From Proto to Powerhouse: The Path to the Renaissance Proper
By the time Filippo Brunelleschi engineered the dome of Florence Cathedral in AD 1436, the Renaissance had truly arrived. Yet none of that would have been possible without the early visionaries of the Proto-Renaissance. Their courage to innovate within the bounds of tradition made room for a cultural rebirth that honored the past while embracing the future. They reconnected Christian Europe to the best of classical heritage without abandoning spiritual truth.
Their names may not always be as famous today, but their contributions endure in every church dome, every marble statue, and every painting that seeks to tell the truth with beauty. The Proto-Renaissance was not a half-formed beginning, but a fully realized moment of renewal. It bridged worlds—faith and reason, Heaven and Earth, symbol and reality.
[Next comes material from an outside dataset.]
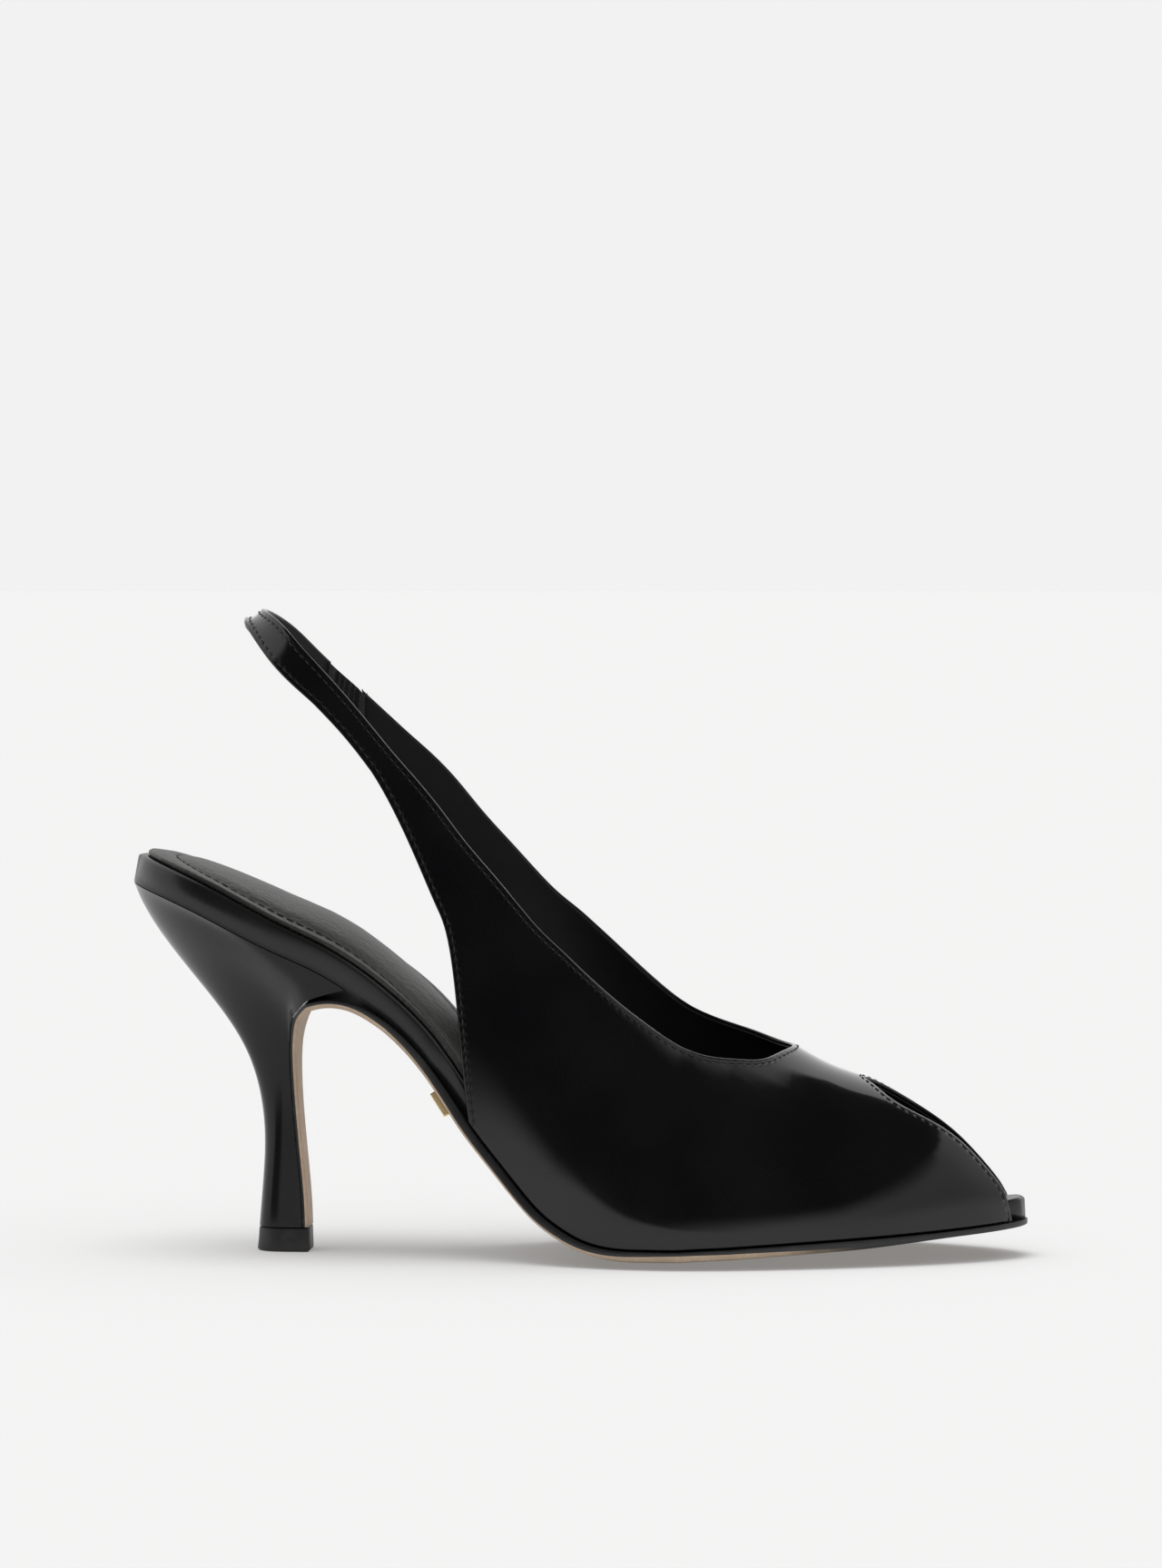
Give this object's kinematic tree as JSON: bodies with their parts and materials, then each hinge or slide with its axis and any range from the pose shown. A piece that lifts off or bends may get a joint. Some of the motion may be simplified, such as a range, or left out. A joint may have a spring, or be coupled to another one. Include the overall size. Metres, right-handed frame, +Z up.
{
  "type": "peep toe slingback pump",
  "caption": "Women's right slingback pump with a pointed peep toe, a high slim covered heel, an elastic gore in the sling and a thin leather sole.",
  "frame": {"origin": "middle of the heel tip's floor face", "axes": "+X towards the toe, +Y to the inner (medial) side of the foot, +Z up from the floor"},
  "size_m": [0.2169, 0.0783, 0.1568],
  "materials": {
    "upper_leather": "high-gloss black leather",
    "elastic": "black ruched elastic",
    "board_leather": "black leather wrap, satin",
    "sock_leather": "dark olive-grey leather, fine grain",
    "sole_leather": "beige sole leather with a black-painted edge",
    "heel_covering": "glossy black leather covering",
    "tip_rubber": "matt black rubber",
    "gold_metal": "polished gold-coloured metal"
  },
  "bodies": {
    "root": {"upper": "upper_leather", "elastic_gore": "elastic", "insole_board": "board_leather", "sock": "sock_leather", "outsole": "sole_leather", "heel": "heel_covering", "top_piece": "tip_rubber", "sole_plate": "gold_metal"}
  },
  "joints": []
}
And in doing so, it changed the course of Western civilization.
Key Takeaways
- The Proto-Renaissance (AD 1280–1400) marked a vital transition from medieval to Renaissance art in Italy.
- Giotto di Bondone revolutionized painting with emotion, depth, and realism.
- Florence and Siena were leading centers of Proto-Renaissance culture and innovation.
- Sculpture and architecture during this period revived classical forms with Christian themes.
- The Proto-Renaissance laid the philosophical and artistic groundwork for the High Renaissance.
Frequently Asked Questions (FAQs)
- What does “Proto-Renaissance” mean?
It means “early Renaissance,” referring to the period before the full Renaissance began around AD 1400. - Who was the most important Proto-Renaissance artist?
Giotto di Bondone, active until his death in AD 1337, is considered the leading figure. - What themes were common in Proto-Renaissance art?
Artists focused on biblical stories, emotion, human dignity, and emerging realism. - Where did the Proto-Renaissance begin?
It emerged primarily in Italian cities like Florence, Siena, and Padua. - How did the Black Death affect Proto-Renaissance art?
The plague intensified emotional expression and focus on human suffering in art.